Freeman was the first African-American woman to practice law in Missouri. According to a 1999 interview with Wilson for The St. Louis African American Heritage Project, Freeman had just completed her freshman year at Lincoln University Law School, which had been created to circumvent the integration of the University of Missouri–Columbia Law School. Lincoln gave Wilson a scholarship.

NAACP trailblazer

In addition to being dedicated to the law, she also was dedicated to the National Association for the Advancement of Colored People. In 1958, she became president of the St. Louis NAACP chapter and in 1962, she became president of Missouri’s state branch of the NAACP. In 1975, she became the first woman of color to chair the NAACP national board of directors. She served nine terms.

“From the beginning, I made a decision to give my time and talent to the NAACP,” she said. “I wanted to give to the organization that belongs to my people.”
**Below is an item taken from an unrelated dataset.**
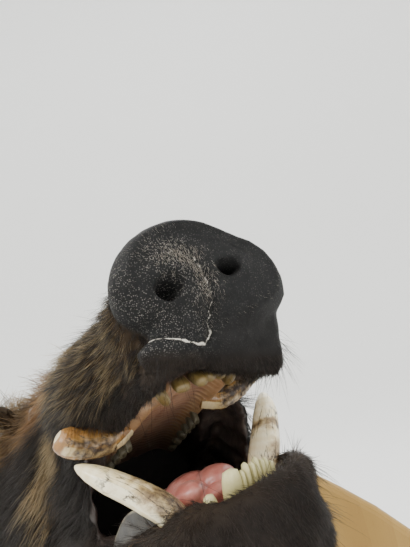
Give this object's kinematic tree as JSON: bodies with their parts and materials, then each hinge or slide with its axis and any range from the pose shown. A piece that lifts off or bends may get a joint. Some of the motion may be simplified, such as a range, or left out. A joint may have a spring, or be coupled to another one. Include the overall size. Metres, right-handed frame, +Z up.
{
  "type": "mounted wild boar head",
  "caption": "Life-size wild boar head with open mouth and tusks, turned and raised on a neck and shoulder mount, fixed to a pale wooden wall shield",
  "frame": {"origin": "middle of the shield's back, on the wall plane", "axes": "+Y into the wall, +Z up, +X to the animal's left; the head stands out towards -Y, turned 45 degrees towards +X and raised 25 degrees"},
  "size_m": [0.67, 0.479, 0.8146],
  "materials": {
    "pale_wood": "clear satin varnish",
    "zinc_steel": "zinc plated",
    "hide": "dark hide under bristly coat",
    "nose": "dark grainy nose skin",
    "eye_glass": "polished dark brown glass",
    "ivory": "worn tooth ivory, stained",
    "gum": "wet look gum and palate",
    "tongue": "wet look pink tongue"
  },
  "bodies": {
    "root": {"shield": "pale_wood", "hanger_plate": "zinc_steel", "neck": "hide", "head": "hide", "muzzle": "hide", "lower_jaw": "hide", "ear_left": "hide", "ear_right": "hide", "snout": "nose", "eye_left": "eye_glass", "eye_right": "eye_glass", "upper_tusk_left": "ivory", "upper_tusk_right": "ivory", "lower_tusk_left": "ivory", "lower_tusk_right": "ivory", "palate_teeth": "gum", "lower_gum_teeth": "gum", "tongue": "tongue"}
  },
  "joints": []
}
And Roslyn M. Brock is grateful that she did.

Brock, the first woman to be vice chair of the national board of the NAACP, traveled from Baltimore to attend Wilson’s funeral. Wilson, she said, was an inspirational figure who understood what was necessary for the betterment of the nation.

“She proved that with dedication, hard work, qualifications and perseverance, all goals can be achieved,” Brock said, adding that Wilson has inspired her to seek the board chairman position for the upcoming election.

Frankie Freeman, who was Wilson’s good friend, said upcoming leaders must work hard and never forget.

“Do your homework, learn your history and realize that each person has a responsibility to work to bring about change. We did what we had to do. But the struggle continues.”